In four years, Haiti has had three prime ministers. None has been prime minister long enough to gather real experience. The present prime minister, Max Bellerive, only got his job three months before the earthquake. He lacked experience at a critical time. A fickle legislature of six parties uses its powers to fire prime ministers too quickly, because the constitution gives it the power.
inconsistency of policy
The constitution requires election of a president every five years; election of one-third of the senate every two years; election of members of the Chamber of Deputies every four years; and election of local and municipal government also every four years. The country is constantly electing and changing leaders. This sounds democratic but you cannot have stable government with such costly elections in a poor country, the accompanying instability, and the inconsistency of policy and uncertainty of direction.
But there is more. If no candidate, from president down to local councillor, gets a majority of votes cast then, another election is held three months after, to fill that seat. So, there could be second-round elections in January 2011. Haiti sometimes has three elections every three years.

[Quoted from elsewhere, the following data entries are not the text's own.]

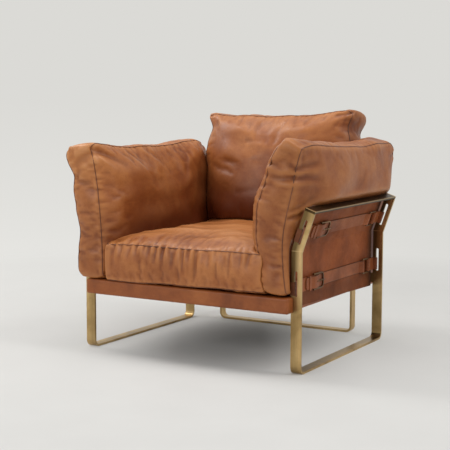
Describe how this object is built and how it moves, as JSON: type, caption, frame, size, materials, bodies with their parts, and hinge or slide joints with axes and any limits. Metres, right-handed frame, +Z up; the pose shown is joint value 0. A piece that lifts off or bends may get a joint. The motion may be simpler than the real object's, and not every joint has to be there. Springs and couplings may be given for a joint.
{
  "type": "lounge armchair",
  "caption": "Low wide lounge armchair: leather seat, back and arm cushions in brass flat-bar frames with buckled leather side panels.",
  "frame": {"origin": "on the floor, in the middle of the chair's width and depth (bottom centre of its box)", "axes": "+X to the right as seen from the front, the chair's widest extent; the sitter faces -Y; +Z up"},
  "size_m": [0.9804, 0.8712, 0.8719],
  "materials": {
    "bar": "aged, brushed, satin",
    "buckle_metal": "antique, polished",
    "cushion_leather": "waxed, soft sheen",
    "deck_leather": "waxed, soft sheen",
    "panel_leather": "thick hide, satin",
    "strap_leather": "bridle leather, satin",
    "timber": "planed, unfinished",
    "webbing": "woven jute",
    "dust_cloth": "matt non-woven cloth",
    "bolt_steel": "zinc plated"
  },
  "bodies": {
    "chair": {"left_lower_sled": "bar", "left_upper_bow": "bar", "left_panel": "panel_leather", "right_lower_sled": "bar", "right_upper_bow": "bar", "right_panel": "panel_leather", "back_lower_sled": "bar", "back_upper_bow": "bar", "back_panel": "panel_leather", "left_upper_buckle_tab": "strap_leather", "left_upper_ring_tab": "strap_leather", "left_upper_strap": "strap_leather", "left_upper_buckle": "buckle_metal", "left_upper_ring": "buckle_metal", "left_lower_buckle_tab": "strap_leather", "left_lower_ring_tab": "strap_leather", "left_lower_strap": "strap_leather", "left_lower_buckle": "buckle_metal", "left_lower_ring": "buckle_metal", "right_upper_buckle_tab": "strap_leather", "right_upper_ring_tab": "strap_leather", "right_upper_strap": "strap_leather", "right_upper_buckle": "buckle_metal", "right_upper_ring": "buckle_metal", "right_lower_buckle_tab": "strap_leather", "right_lower_ring_tab": "strap_leather", "right_lower_strap": "strap_leather", "right_lower_buckle": "buckle_metal", "right_lower_ring": "buckle_metal", "back_upper_buckle_tab": "strap_leather", "back_upper_ring_tab": "strap_leather", "back_upper_strap": "strap_leather", "back_upper_buckle": "buckle_metal", "back_upper_ring": "buckle_metal", "back_lower_buckle_tab": "strap_leather", "back_lower_ring_tab": "strap_leather", "back_lower_strap": "strap_leather", "back_lower_buckle": "buckle_metal", "back_lower_ring": "buckle_metal", "strap_keepers": "strap_leather", "deck_front_rail": "timber", "deck_rear_rail": "timber", "deck_left_rail": "timber", "deck_right_rail": "timber", "seat_webbing": "webbing", "dust_cover": "dust_cloth", "deck_cover": "deck_leather", "frame_lugs": "bar", "lug_bolts": "bolt_steel"},
    "left_upper_prong": {"left_upper_prong": "buckle_metal"},
    "left_lower_prong": {"left_lower_prong": "buckle_metal"},
    "right_upper_prong": {"right_upper_prong": "buckle_metal"},
    "right_lower_prong": {"right_lower_prong": "buckle_metal"},
    "back_upper_prong": {"back_upper_prong": "buckle_metal"},
    "back_lower_prong": {"back_lower_prong": "buckle_metal"},
    "seat_cushion": {"seat_cushion": "cushion_leather"},
    "back_cushion": {"back_cushion": "cushion_leather"},
    "left_arm_cushion": {"left_arm_cushion": "cushion_leather"},
    "right_arm_cushion": {"right_arm_cushion": "cushion_leather"}
  },
  "joints": [
    {"name": "left_upper_prong_pivot", "type": "hinge", "parent": "chair", "child": "left_upper_prong", "pos_m": [-0.42501, -0.21996, 0.47047], "axis": [-0.3256, 0, 0.9455], "range_deg": [0, 12]},
    {"name": "left_lower_prong_pivot", "type": "hinge", "parent": "chair", "child": "left_lower_prong", "pos_m": [-0.40625, -0.21996, 0.29], "axis": [0, 0, 1], "range_deg": [0, 12]},
    {"name": "right_upper_prong_pivot", "type": "hinge", "parent": "chair", "child": "right_upper_prong", "pos_m": [0.42501, -0.21996, 0.47047], "axis": [-0.3256, 0, -0.9455], "range_deg": [0, 12]},
    {"name": "right_lower_prong_pivot", "type": "hinge", "parent": "chair", "child": "right_lower_prong", "pos_m": [0.40625, -0.21996, 0.29], "axis": [0, 0, -1], "range_deg": [0, 12]},
    {"name": "back_upper_prong_pivot", "type": "hinge", "parent": "chair", "child": "back_upper_prong", "pos_m": [0.132, 0.38042, 0.5833], "axis": [0, -0.2079, -0.9781], "range_deg": [0, 12]},
    {"name": "back_lower_prong_pivot", "type": "hinge", "parent": "chair", "child": "back_lower_prong", "pos_m": [0.132, 0.34429, 0.29], "axis": [0, 0, -1], "range_deg": [0, 12]},
    {"name": "seat_cushion_slide", "type": "slide", "parent": "chair", "child": "seat_cushion", "axis": [0, -1, 0], "range_m": [0, 0.3]},
    {"name": "back_cushion_lift", "type": "slide", "parent": "chair", "child": "back_cushion", "axis": [0, 0.2079, 0.9781], "range_m": [0, 0.25]},
    {"name": "left_arm_cushion_lift", "type": "slide", "parent": "chair", "child": "left_arm_cushion", "axis": [0, 0, 1], "range_m": [0, 0.2]},
    {"name": "right_arm_cushion_lift", "type": "slide", "parent": "chair", "child": "right_arm_cushion", "axis": [0, 0, 1], "range_m": [0, 0.2]}
  ]
}
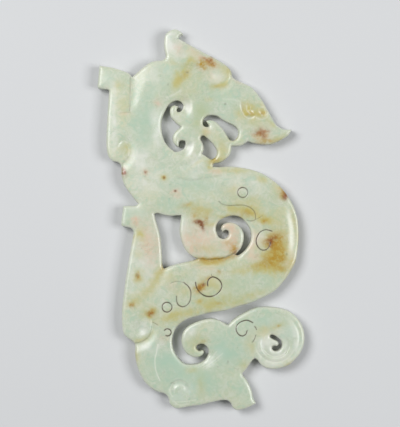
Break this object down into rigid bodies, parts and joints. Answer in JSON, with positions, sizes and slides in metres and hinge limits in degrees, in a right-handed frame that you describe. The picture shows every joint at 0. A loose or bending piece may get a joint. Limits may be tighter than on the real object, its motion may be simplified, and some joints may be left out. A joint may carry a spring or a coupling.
{
  "type": "jade carving",
  "caption": "Flat openwork jade plaque: a curled, beaked dragon with an S-shaped body, scrolls and a rolled tail. A loose ornament that lies on its flat back.",
  "frame": {"origin": "centre of the carving's outline box, on the plane of its flat back", "axes": "+X the way the beak points, +Y from the feet to the horn, +Z out of the carved front"},
  "size_m": [0.083, 0.1526, 0.006],
  "materials": {
    "pale_celadon_jade": "polished, slightly translucent"
  },
  "bodies": {
    "root": {"jade_carving": "pale_celadon_jade"}
  },
  "joints": []
}
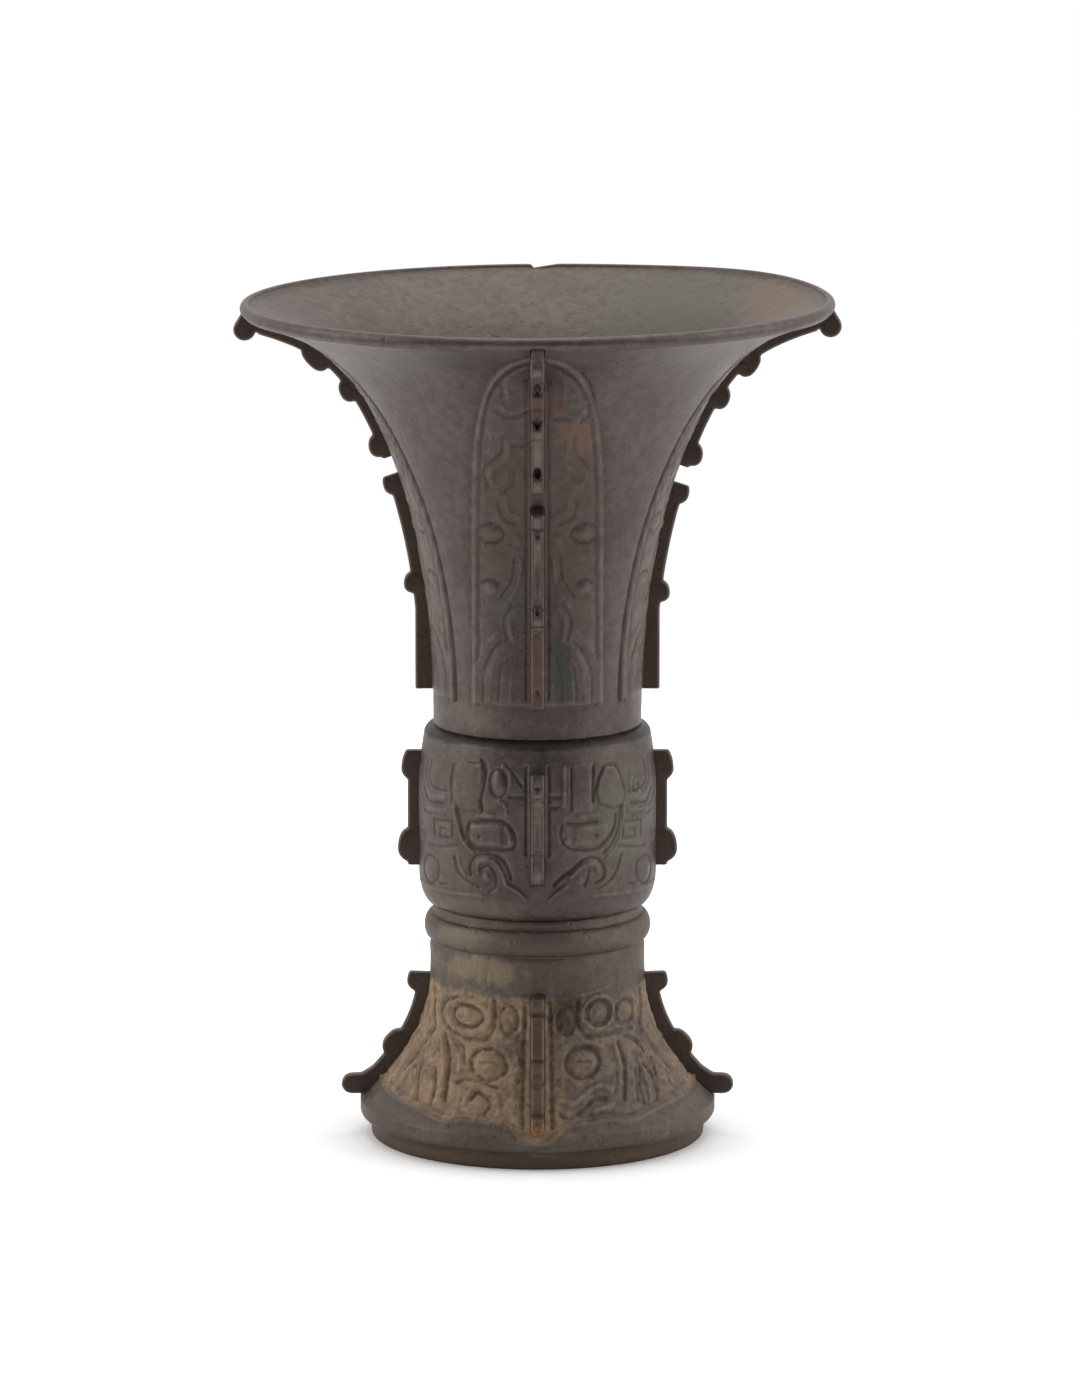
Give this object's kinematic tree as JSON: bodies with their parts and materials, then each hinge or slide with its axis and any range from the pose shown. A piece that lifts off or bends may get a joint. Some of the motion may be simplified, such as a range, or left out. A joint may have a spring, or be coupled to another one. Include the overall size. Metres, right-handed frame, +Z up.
{
  "type": "bronze gu vase",
  "caption": "Cast bronze gu vase with a wide trumpet mouth, a barrel middle and a hollow flared foot, set with hooked flanges and low mask relief.",
  "frame": {"origin": "centre of the foot ring's underside, where the vase stands", "axes": "+Z up along the vase's axis, -Y towards the front blade and flange, +X to the right flange"},
  "size_m": [0.1784, 0.1784, 0.2516],
  "materials": {
    "bronze": "dark brown patinated bronze, satin, with earthy deposits in the relief"
  },
  "bodies": {
    "root": {"gu_vase": "bronze"}
  },
  "joints": []
}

The logistics are awesome. There are 850 candidates running for the 99 seats in the Chamber of Deputies (Lower House). There are 95 candidates running for the 11 vacant senate seats. There are 19 candidates competing for the one presidential position. Sometimes a crisis, lack of financing, or failure of preparation causes an election to be postponed. When the terms of candidates expire, they have to demit office without elections to replace or return them. Sometimes therefore, the legislature is not up to its full complement. Preval himself has said that the frequent elections are either impractical or too expensive.
THE VOTERS
The Haitian electorate is 4.5 million. Forty-five per cent of electoral cards and national identification cards were lost in the earthquake. Some 66 per cent of polling stations were destroyed. About 1.5 million are homeless living in tent cities. Three-quarters of the population are in poverty. People in camps say the focus should be on food, housing, health, sanitation, school, and the rights of women and girls who are being raped. Children are being kidnapped and sold in the Dominican Republic. Gang violence has increased and candidates and potential voters are vulnerable.
We don't even know if the authorities will meet deadlines to register voters, issue IDs, post voters' lists, train poll workers, and identify polling stations. Some 220,000 voters died in the earthquake and the voters' list is still to be cleaned up. The election authorities do say elections are tentative. On top of all this, the election council lacks credibility because of its powers to reject candidates and the secretive way it has done this. Only eight per cent of Haitians believe the elections will be free and fair.
The most damaging blow to elections is the banning of Fanmi Lavalas, the party of ousted president, Jean Bertrand Aristide. It remains, by all accounts, the most popular party. Yet, voters won't have a chance to vote for its candidates.
Will democracy give Haitians rights or, at least, hope?